Grasse masters create new, bespoke fragrances

Commercially, both luxury goods brands are to release new perfumes in conjunction with their return to the south of France.

Following a 70-year hiatus, Louis Vuitton is making a much anticipated return to the scene of perfume with a carte blanche for its inspired collection and it is no surprise that Grasse native and the maison’s haut parfumeur Cavallier Belletrud is behind the sensuous seven scents.

Each perfume ‘guided by the spirit of travel and a passion for discovery’, the collection led Cavallier Belletrud on a five continent voyage. Rose des Vents celebrates a trio of Turkish, Bulgarian and Centifolia rose; aromas of tuberose arise in Turbulences; Dans la Peau harks back to Grasse’s dual heritage in leatherwork and perfumery with infusion of natural cowhide and flora; Apogée connotes the innocence of lily of the valley; the popular scent of vanilla is revived in Contre Moi; Matière Noire is of a sultry, mysterious nature with notes of Laos’ agarwood; and the finale of Mille Feux is evocative with leather and raspberry. The set will be available for purchase in its entirety and individually in all Louis Vuitton boutiques from September as a travel spray, 100ml and 200ml. The maison has also created a bespoke, monogrammed case reminiscent of the vanity cases used by gentlewomen in the early 20th century that can safely store three bottles when travelling.
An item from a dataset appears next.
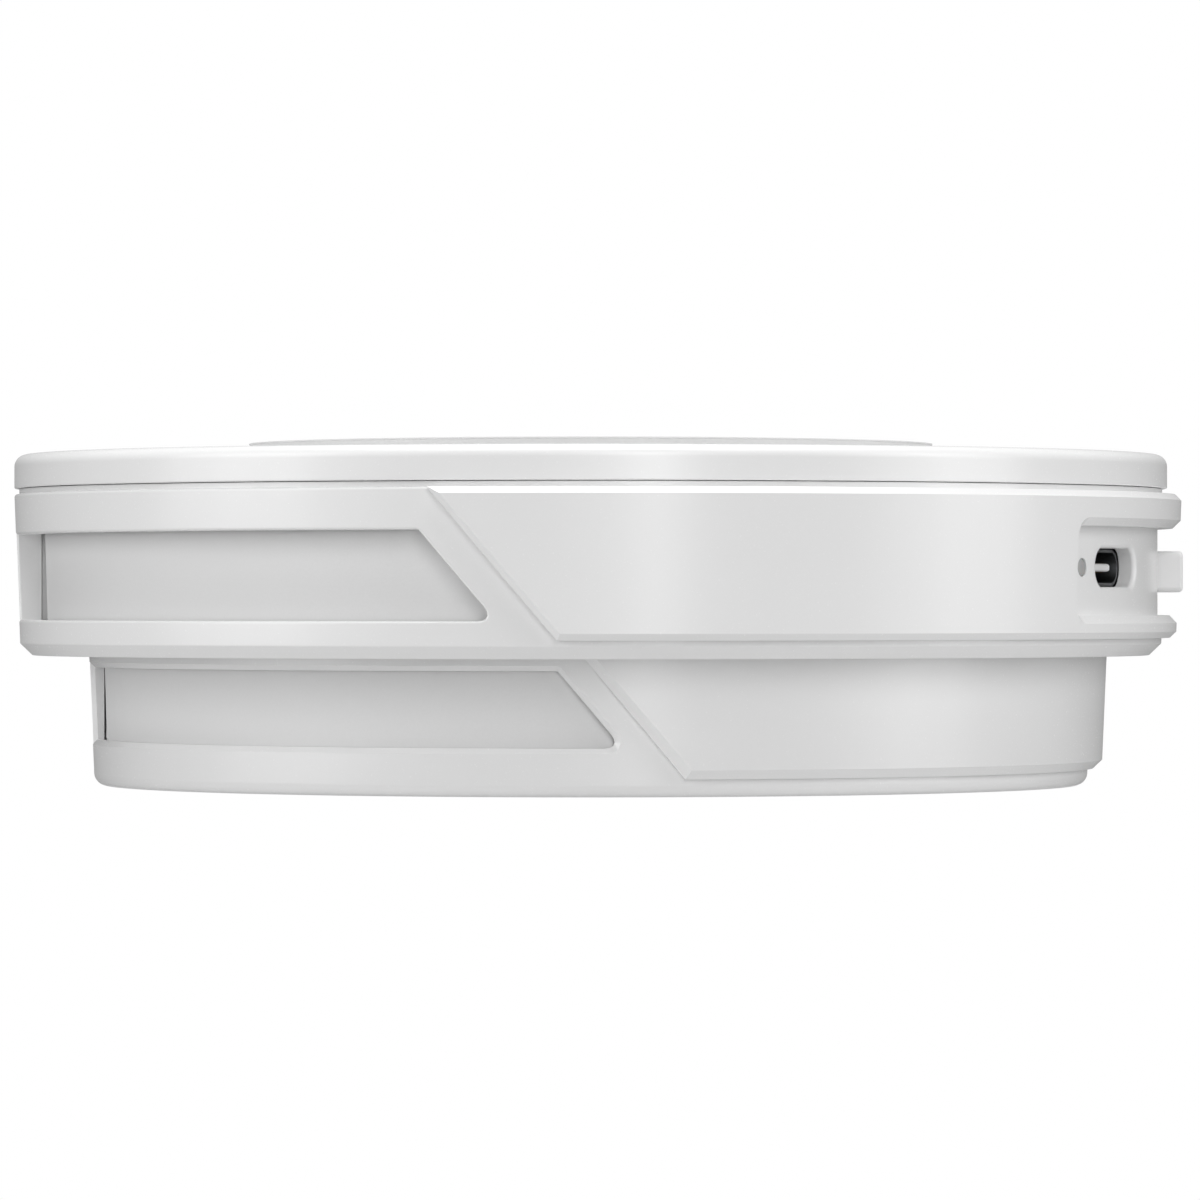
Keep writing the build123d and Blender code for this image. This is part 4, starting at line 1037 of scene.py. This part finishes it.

For Dior, the brand’s newest perfume is deeply rooted in its unique attachment to Provence and in particular to Le Château de la Colle Noire, which has given its moniker to the newly released perfume. La Colle Noire by Demachy employs Grasse’s floral pillar, the rose de mai, as its main note. Demachy drew his personal inspiration from the ideas of ‘life, pleasure and light’ at the stone château to create a perfume characterised by its elegance, spice and modernity.